Efforts to restructure the Liberia Bank of Development and Investment (LBDI) are still on-going. The authorities are committed to maintaining close supervision of LBDI and encouraging better recordkeeping coupled with more efficient NPL recoveries, improved underwriting standards and low operating costs to preserve liquidity.

The authorities’ currency changeover project is on course. The estimated completion year is 2024. The CBL has established three temporary storage facilities. In the first facility, newly minted coins are stored in shipping containers. A second facility accepts all old bank notes and processes them for defacing. The third facility houses equipment for defacing processed bank notes meant for destruction. The CBL has expanded its main vaults to house new coins and provide temporary storage of old bank notes. The bank has received three air shipments of banknotes to be printed by Giesecke+Devrient (G+D) and one sea shipment of the coins minted by the Royal Mint: comprising all the coins for 2022 delivery.

The first sea shipment of banknotes printed by G+D is expected November 7, 2022, and several shipments are expected between November 27 and December 9 or 16, 2022. The final shipment is expected by air, either on December 9 or 15, pending conclusion with G+D.
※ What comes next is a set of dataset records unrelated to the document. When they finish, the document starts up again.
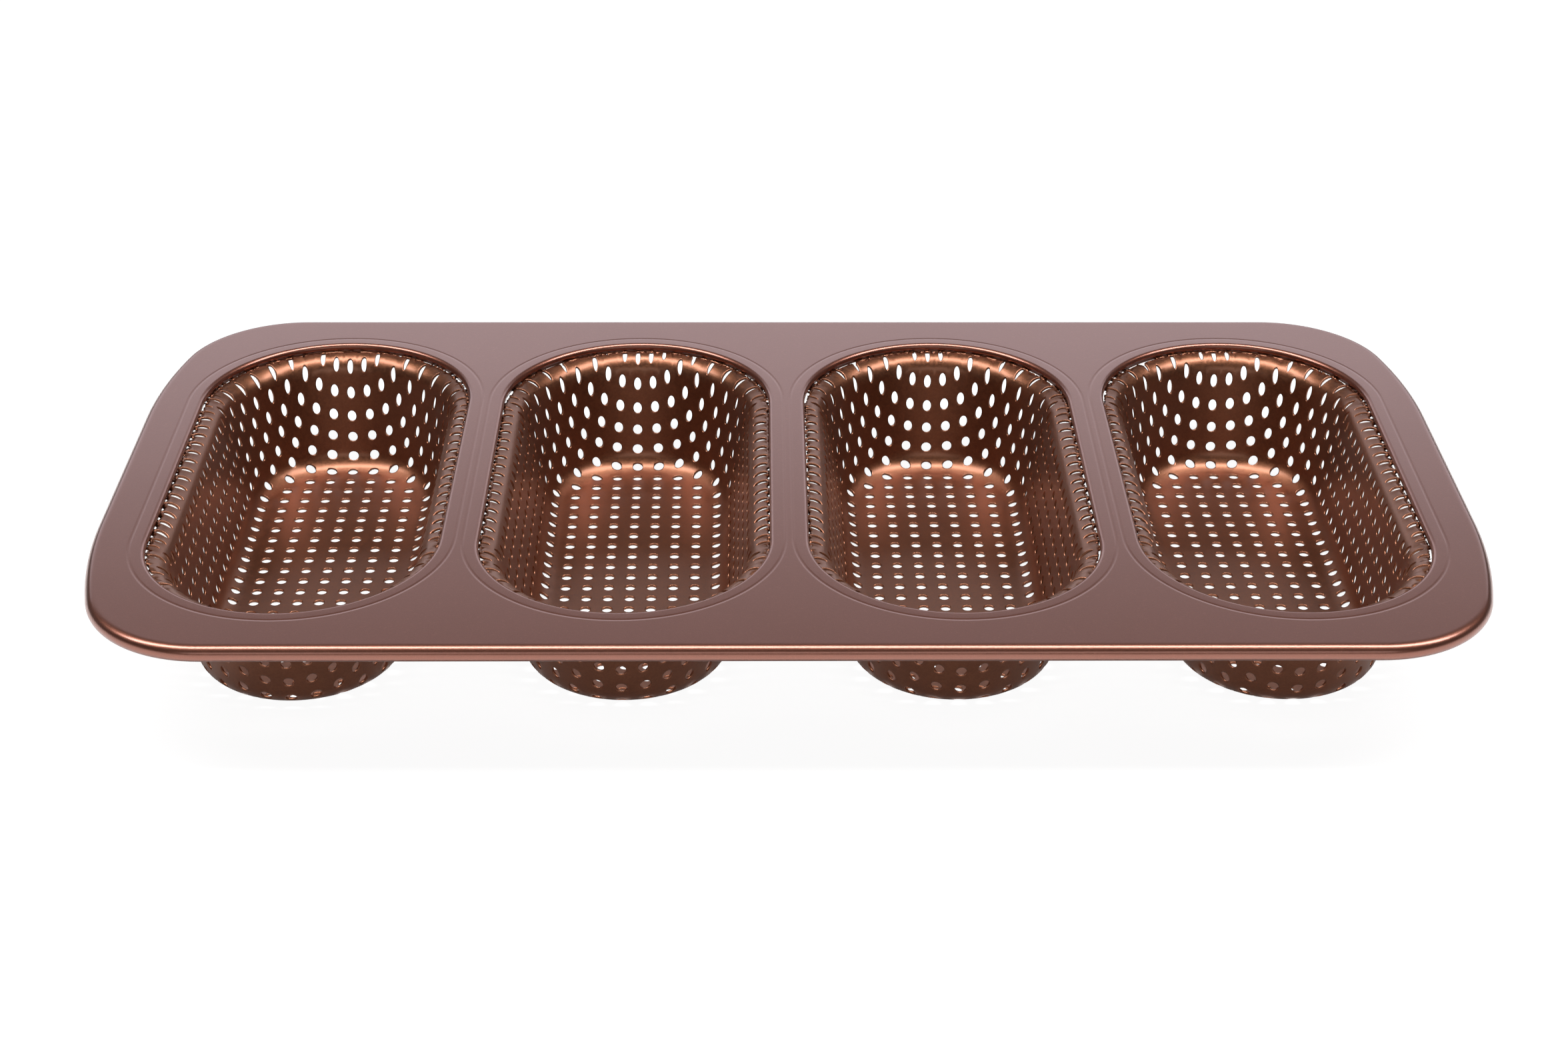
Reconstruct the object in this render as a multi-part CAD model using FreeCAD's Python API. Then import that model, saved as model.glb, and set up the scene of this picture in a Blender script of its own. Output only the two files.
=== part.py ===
import FreeCAD, Part
import math
import os

# Baguette baking tray: four perforated steel cups hung in a plain pressed deck with a wired edge.
# Frame: +X across the cups, +Y along a loaf, +Z up. The origin is on the surface that the tray
# stands on, under the middle of the deck. All sizes are millimetres and angles are degrees.

# The cups' openings, and the metal left between and around them
cup_count = 4
cup_width = 79.3
cup_length = 164.7
cup_web = 10.7
side_margin = 15.35
end_margin = 18.8
tray_height = 37.0

# Deck: one plain sheet, its outer edge rolled round a wire
deck_sheet = 0.6
corner_radius = 35.1
flank_radius = 170.5
flank_flat = 66.6
wire_diameter = 3.4
wire_gap = 0.05
curl_turn = 280.0

# The deck's lip, turned down round each opening, and the soft ring pressed round it
lip_bend = 1.2
lip_drop = 2.0
ring_offset = 4.3
ring_width = 1.4
ring_depth = 0.12

# Cup: one drawn sheet, from its flat floor out to the flange welded under the deck
cup_sheet = 0.7
floor_bend = 6.3
wall_lean = 12.3
shoulder_bend = 5.4
ledge_width = 0.72
lip_gap = 0.1
collar_gap = 0.15
collar_bend = 0.2
flange_width = 3.4

# The blank is punched in a square grid before it is drawn
hole_diameter = 3.0
hole_pitch = 6.24
# How the drawing moves the grid: along the sides, round the corners and up the ends
side_push = 0.141
corner_give = 0.191
edge_give = 0.042
corner_stretch = 0.034
corner_power = 1.538
end_stretch = 0.010
end_stretch_start = 35.3
# Near the ledge the holes are drawn out to slots, which stop short of the collar
slot_narrowing = 0.42
corner_narrowing = 0.62
slot_lengthening = 0.9
end_lengthening = 0.3
slot_power = 6
slot_margin = 0.2
shortest_slot = 2.0

# Sizes that follow
cup_pitch = cup_width + cup_web
deck_width = cup_count * cup_width + (cup_count - 1) * cup_web + 2 * side_margin
deck_depth = cup_length + 2 * end_margin
half_straight = (cup_length - cup_width) / 2
wire_radius = wire_diameter / 2
bead_radius = wire_radius + wire_gap + deck_sheet
bead_height = tray_height - bead_radius
deck_under = tray_height - deck_sheet
ledge_top = tray_height - lip_drop - lip_gap


# Bent sheet sections. A stretch is (out, up, heading, curvature, length) along the sheet's middle.

def station(stretch, along, offset=0.0):
    """Place and heading at a distance along a stretch, and a distance to its left."""
    out, up, heading, curvature, _ = stretch
    turned = heading + curvature * along
    if curvature:
        out += (math.sin(turned) - math.sin(heading)) / curvature
        up -= (math.cos(turned) - math.cos(heading)) / curvature
    else:
        out += along * math.cos(heading)
        up += along * math.sin(heading)
    return out - offset * math.sin(turned), up + offset * math.cos(turned), turned


def bent(start, heading, runs):
    """Stretches from a start point; each run is (length, then turn in degrees, bend radius)."""
    stretches = []
    out, up = start
    heading = math.radians(heading)
    for length, turn, radius in runs:
        pieces = [(0.0, length)]
        if turn:
            pieces.append((math.copysign(1 / radius, turn), math.radians(abs(turn)) * radius))
        for curvature, reach in pieces:
            if reach <= 0:
                continue
            stretch = (out, up, heading, curvature, reach)
            stretches.append(stretch)
            out, up, heading = station(stretch, reach)
    return stretches


def spot(out, up):
    return FreeCAD.Vector(out, 0, up)


def side_edges(stretches, offset):
    """Edges along one face of the sheet."""
    edges = []
    for stretch in stretches:
        length = stretch[4]
        first, middle, last = (spot(*station(stretch, length * share, offset)[:2])
                               for share in (0, 0.5, 1))
        if stretch[3]:
            edges.append(Part.Arc(first, middle, last).toShape())
        else:
            edges.append(Part.LineSegment(first, last).toShape())
    return edges


def section(stretches, sheet):
    """Closed face of a bent sheet, drawn with x as the distance out and z up."""
    upper = side_edges(stretches, sheet / 2)
    lower = side_edges(stretches, -sheet / 2)
    ends = []
    for stretch, along in ((stretches[0], 0), (stretches[-1], stretches[-1][4])):
        pair = [spot(*station(stretch, along, side)[:2]) for side in (sheet / 2, -sheet / 2)]
        ends.append(Part.LineSegment(*pair).toShape())
    return Part.Face(Part.Wire(Part.__sortEdges__(upper + lower + ends)))


# Outlines in plan. A leg is ("line", start, end) or ("arc", centre, radius, from, to), anticlockwise.

def sweep(face, outline):
    """One solid per leg: a section carried round an outline, its x axis pointing outwards."""
    solids = []
    for leg in outline:
        if leg[0] == "line":
            _, start, end = leg
            run = end - start
            placed = face.copy()
            placed.rotate(FreeCAD.Vector(), FreeCAD.Vector(0, 0, 1),
                          math.degrees(math.atan2(run.y, run.x)) - 90)
            placed.translate(start)
            solids.append(placed.extrude(run))
        else:
            _, centre, radius, first, last = leg
            placed = face.copy()
            placed.translate(FreeCAD.Vector(radius, 0, 0))
            placed.rotate(FreeCAD.Vector(), FreeCAD.Vector(0, 0, 1), first)
            placed.translate(centre)
            solids.append(placed.revolve(centre, FreeCAD.Vector(0, 0, 1), last - first))
    return solids


def outline_wire(outline):
    edges = []
    for leg in outline:
        if leg[0] == "line":
            edges.append(Part.LineSegment(leg[1], leg[2]).toShape())
        else:
            _, centre, radius, first, last = leg
            circle = Part.Circle(centre, FreeCAD.Vector(0, 0, 1), radius)
            edges.append(Part.Arc(circle, math.radians(first), math.radians(last)).toShape())
    return Part.Wire(edges)


def deck_outline(inset):
    """The deck's edge moved inwards: flat flanks, flank arcs, corner arcs, straight front and back."""
    corner = corner_radius - inset
    flank = flank_radius - inset
    rise = math.asin((deck_depth / 2 - corner_radius - flank_flat / 2) / (flank - corner))
    turn = math.degrees(rise)
    flank_x = deck_width / 2 - flank_radius
    corner_x = flank_x + (flank - corner) * math.cos(rise)
    corner_y = deck_depth / 2 - corner_radius
    edge_x = deck_width / 2 - inset
    edge_y = deck_depth / 2 - inset
    east = ("line", FreeCAD.Vector(edge_x, -flank_flat / 2), FreeCAD.Vector(edge_x, flank_flat / 2))
    north = ("line", FreeCAD.Vector(corner_x, edge_y), FreeCAD.Vector(-corner_x, edge_y))
    west = ("line", FreeCAD.Vector(-edge_x, flank_flat / 2), FreeCAD.Vector(-edge_x, -flank_flat / 2))
    south = ("line", FreeCAD.Vector(-corner_x, -edge_y), FreeCAD.Vector(corner_x, -edge_y))
    legs = []
    for start, side, flank_first in ((0, east, True), (90, north, False),
                                     (180, west, True), (270, south, False)):
        sign_x = 1 if start in (0, 270) else -1
        sign_y = 1 if start in (0, 90) else -1
        flank_centre = FreeCAD.Vector(sign_x * flank_x, sign_y * flank_flat / 2)
        corner_centre = FreeCAD.Vector(sign_x * corner_x, sign_y * corner_y)
        legs.append(side)
        if flank_first:
            legs.append(("arc", flank_centre, flank, start, start + turn))
            legs.append(("arc", corner_centre, corner, start + turn, start + 90))
        else:
            legs.append(("arc", corner_centre, corner, start, start + 90 - turn))
            legs.append(("arc", flank_centre, flank, start + 90 - turn, start + 90))
    return legs


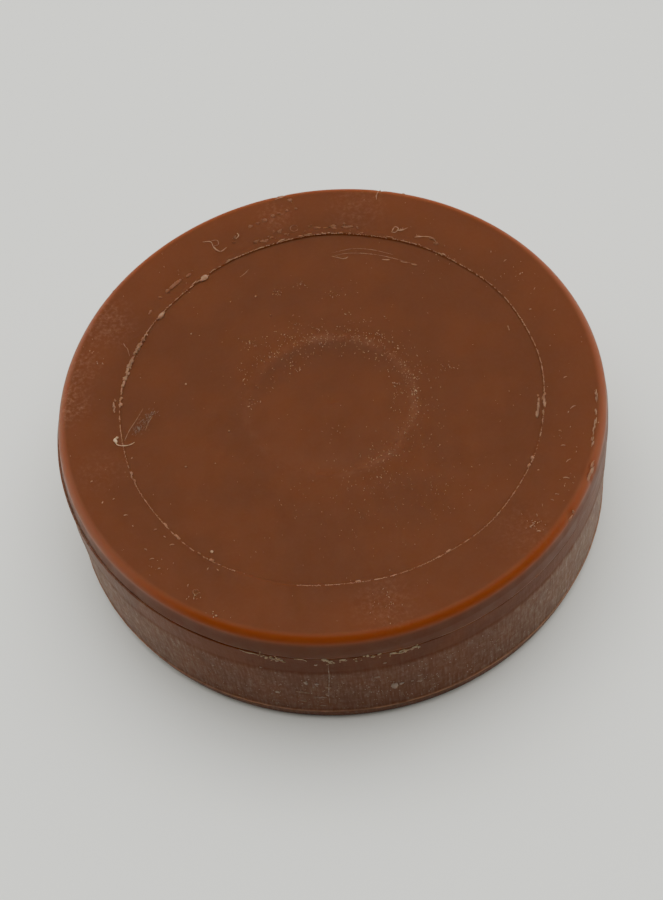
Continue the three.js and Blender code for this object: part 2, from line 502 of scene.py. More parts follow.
def add_cord(heap, places, size, direction, flatness=0.6, lumpiness=0.5):
    """A lumpy, tapered thread of wax through places, size mm thick across, that lies on the wax."""
    line = line_through(places, CORD_PITCH)
    points = []
    for k, place in enumerate(line):
        ahead = line[min(k + 1, len(line) - 1)] - line[max(k - 1, 0)]
        up = direction(place)
        side = ahead.cross(up).normalized()
        share = k / (len(line) - 1)
        taper = max(4 * share * (1 - share), CORD_TIP) ** CORD_TAPER
        half = 0.5 * size * MM * taper * (1 + lumpiness * noise.noise(place * CORD_GRAIN))
        for corner in range(CORNERS):
            tip = 2 * math.pi * corner / CORNERS
            points.append(place + half * (side * math.cos(tip) + up * flatness * math.sin(tip)))
    heap.add(points, tube_faces(len(line)))


# ---- materials -----------------------------------------------------------

class Nodes:
    """A short way to write a node tree."""

    def __init__(self, tree, coordinates):
        self.tree = tree
        self.place = tree.nodes.new("ShaderNodeTexCoord").outputs[coordinates]

    def link(self, source, target):
        self.tree.links.new(source, target)

    def fill(self, socket, value):
        if isinstance(value, bpy.types.NodeSocket):
            self.link(value, socket)
        else:
            socket.default_value = value

    def node(self, kind, inputs, **options):
        """A new node with these options and inputs. An input is a value or another node's output."""
        node = self.tree.nodes.new("ShaderNode" + kind)
        for option, choice in options.items():
            setattr(node, option, choice)
        for socket, value in inputs.items():
            self.fill(node.inputs[socket], value)
        return node

    def math(self, operation, first, second=0.0):
        return self.node("Math", {0: first, 1: second}, operation=operation).outputs[0]

    def times(self, first, second):
        return self.math("MULTIPLY", first, second)

    def plus(self, first, second):
        return self.math("ADD", first, second)

    def ramp(self, value, low, high, start=0.0, end=1.0):
        inputs = {"Value": value, "From Min": low, "From Max": high, "To Min": start, "To Max": end}
        return self.node("MapRange", inputs, interpolation_type="SMOOTHSTEP").outputs["Result"]

    def noise(self, scale, detail=2.0, roughness=0.5, place=None):
        inputs = {"Vector": place or self.place, "Scale": scale, "Detail": detail, "Roughness": roughness}
        return self.node("TexNoise", inputs).outputs["Fac"]

    def stretched(self, *scale):
        return self.node("Mapping", {"Vector": self.place, "Scale": scale}).outputs["Vector"]

    def mix(self, share, first, second):
        return self.node("Mix", {"Factor": share, 6: first, 7: second}, data_type="RGBA").outputs[2]

    def separate(self):
        return self.node("SeparateXYZ", {0: self.place}).outputs

    def distance(self, centre):
        """The distance from a vertical line through centre, in metres."""
        x, y, _ = self.separate()
        dx = self.math("SUBTRACT", x, centre.x)
        dy = self.math("SUBTRACT", y, centre.y)
        return self.math("SQRT", self.plus(self.times(dx, dx), self.times(dy, dy)))

    def ring(self, value, middle, slope):
        """1 where value is middle, fading to 0 this far below and above it."""
        rise = self.ramp(value, middle - slope, middle)
        return self.times(rise, self.ramp(value, middle, middle + slope, 1.0, 0.0))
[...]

The official commencement of the full-scale currency exchange exercise was announced on October 6 by the CBL through a press conference, but no official timeframe was given regarding the deadline for the exchange exercise to avoid public rush.

The authorities’ expectation is that within six months, they will have withdrawn a significant portion of the old banknotes at which time they will be able to make a public pronouncement on the deadline for the official exchange exercise. Structural reforms and governance. Authorities expressed their commitment to pushing ahead with the structural reforms to promote economic growth.

To improve the business environment, the authorities, in consultation with the consultation with IMF staff have established an implementation plan with concrete actions, milestones, and responsibilities to improve Liberia’s business climate in the following three areas(i) trading across borders; (ii) registering a business, and (iii) enforcing contracts. In this regard, letters mandating lead institutions to conduct weekly meetings on proposed reforms implementation have been sent. An assessment report on the reduction of checkpoints has been shared with policymakers for action. Authorities are also establishing the Special Economic Zone Authority (SEZA) to enhance private sector growth.

The recruitment of the SEZA Board members and Executive 4 Chairperson is expected by end-October/November 2022. To address the challenge of erratic and insufficient electricity supply by the Liberian Electric Company (LEC), a comprehensive reform action plan is to be presented for validation by relevant development partners and cabinet adoption in October 2022. Similarly, the authorities plan to appoint a new management team to drive critical reform of airport operations.

Meanwhile, due to unforeseen circumstances, the fifth ECF review for Liberia was not concluded in the allotted 2-week period. Staff and authorities were not able to deliberate on the macro framework, MEFP and TMU. Both parties agreed to have follow up meetings in subsequent weeks, in hybrid format, to conclude the mission and hopefully arrive at a staff level agreement. Contingent on a staff level agreement, the intention is to bring the findings of the fifth review to the Executive Board before Christmas 2022.